1849. Thackeray, Pendennis, ch. lxviii. 'You have got a bill of sale for her furniture . . . By Jove, sir, you've bled that poor woman enough.'

1885. Manchester Evening News, 23 June, p. 2, col. 2. Men who give bills have to bleed for the accommodation.

2. (printers'.)—A book bleeds when the margins are 'planed' down so that the edge of the printed portion is cut away.

1876. Daily Telegraph, June 9, p. 2, col. 1. So very carelessly has the mechanical part of production been done that, in the phraseology of the craft—half technical, half slang—the pages bleed in many places—i.e., the binder's knife when cutting the edges has also cut away portions of the printed matter.

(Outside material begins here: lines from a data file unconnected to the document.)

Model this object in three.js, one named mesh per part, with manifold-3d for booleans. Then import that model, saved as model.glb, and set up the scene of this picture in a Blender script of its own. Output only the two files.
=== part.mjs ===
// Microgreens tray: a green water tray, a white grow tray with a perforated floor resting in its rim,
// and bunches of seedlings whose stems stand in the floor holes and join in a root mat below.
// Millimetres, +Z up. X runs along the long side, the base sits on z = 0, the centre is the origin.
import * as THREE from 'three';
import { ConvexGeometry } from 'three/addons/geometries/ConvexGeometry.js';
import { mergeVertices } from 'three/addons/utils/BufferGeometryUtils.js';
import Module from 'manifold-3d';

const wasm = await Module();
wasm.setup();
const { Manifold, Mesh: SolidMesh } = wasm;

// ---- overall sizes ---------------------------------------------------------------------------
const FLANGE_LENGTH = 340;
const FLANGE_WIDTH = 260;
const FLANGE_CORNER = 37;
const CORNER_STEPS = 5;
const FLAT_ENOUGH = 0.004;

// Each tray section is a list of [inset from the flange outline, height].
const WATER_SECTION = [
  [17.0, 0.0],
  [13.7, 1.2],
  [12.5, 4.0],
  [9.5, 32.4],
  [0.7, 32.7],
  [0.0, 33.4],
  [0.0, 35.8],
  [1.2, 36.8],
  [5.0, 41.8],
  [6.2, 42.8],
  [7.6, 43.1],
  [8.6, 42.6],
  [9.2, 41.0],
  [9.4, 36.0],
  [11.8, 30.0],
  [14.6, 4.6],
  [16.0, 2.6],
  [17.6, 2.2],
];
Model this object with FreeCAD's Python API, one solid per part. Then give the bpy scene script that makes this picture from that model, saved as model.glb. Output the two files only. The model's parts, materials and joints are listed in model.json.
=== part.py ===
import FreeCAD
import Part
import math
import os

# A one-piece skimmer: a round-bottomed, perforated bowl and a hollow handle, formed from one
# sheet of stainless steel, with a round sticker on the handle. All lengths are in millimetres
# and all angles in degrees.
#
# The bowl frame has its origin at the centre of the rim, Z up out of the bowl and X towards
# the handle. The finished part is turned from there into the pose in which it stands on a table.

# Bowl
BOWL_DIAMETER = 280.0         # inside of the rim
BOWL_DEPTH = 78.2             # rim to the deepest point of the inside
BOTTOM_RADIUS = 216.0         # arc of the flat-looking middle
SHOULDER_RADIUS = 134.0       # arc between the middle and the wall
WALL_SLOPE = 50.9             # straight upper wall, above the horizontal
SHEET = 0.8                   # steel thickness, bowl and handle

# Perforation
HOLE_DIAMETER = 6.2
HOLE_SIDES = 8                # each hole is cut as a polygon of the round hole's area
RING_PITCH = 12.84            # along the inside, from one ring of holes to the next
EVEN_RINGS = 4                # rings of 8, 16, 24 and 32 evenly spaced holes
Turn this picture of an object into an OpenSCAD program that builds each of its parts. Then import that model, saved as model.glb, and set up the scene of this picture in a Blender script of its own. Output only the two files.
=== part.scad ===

Bleeder, subs. (University).—1. A duffer beyond compare; a superlative fool. (common).—A euphemism for 'bloody fool.'

2. (sporting.)—A sovereign. For synonyms, see Canary.

3. (old.)—A spur; an obvious allusion.

Bleeding, adj.—An expletive, which, if meant, would partake of the nature of an oath; as it is there is little enough, sanguinary, either literally or metaphorically about much that is described as bleeding. It sounds big and weighty to those who use it, and that suffices.

1877. Besant and Rice, Son of Vulcan, pt. II., ch. xxiii. 'When he isn't up to one dodge he is up to another. You make no bleeding error.'

Bleeding Cully, subs. (old).—One who parts easily with his money, or bleeds freely.—Grose.—[See Bleed.]

Bleed the Monkey, verbal phr. (nautical).—To steal rum from the mess tub called 'the monkey.' The term is exclusively naval, 'monkeys' not being known on merchant ships. The practice is also called sucking the MONKEY, and TAPPING THE ADMIRAL.—See Admiral.

1889. Chambers' Journal, 3 Aug., p. 495. To SUCK THE MONKEY is a phrase explained in Peter Simple as having originally been used among sailors for drinking rum out of cocoa-nuts, the milk having been poured out and the liquor substituted. It is now applied to the act of drinking on the sly from a cask by inserting a straw through a gimlet hole, and to drinking generally. Barham, in the legend of the Black Mousquetaire says:

What the vulgar call sucking the MONKEY, Has much less effect on a man when he's funky.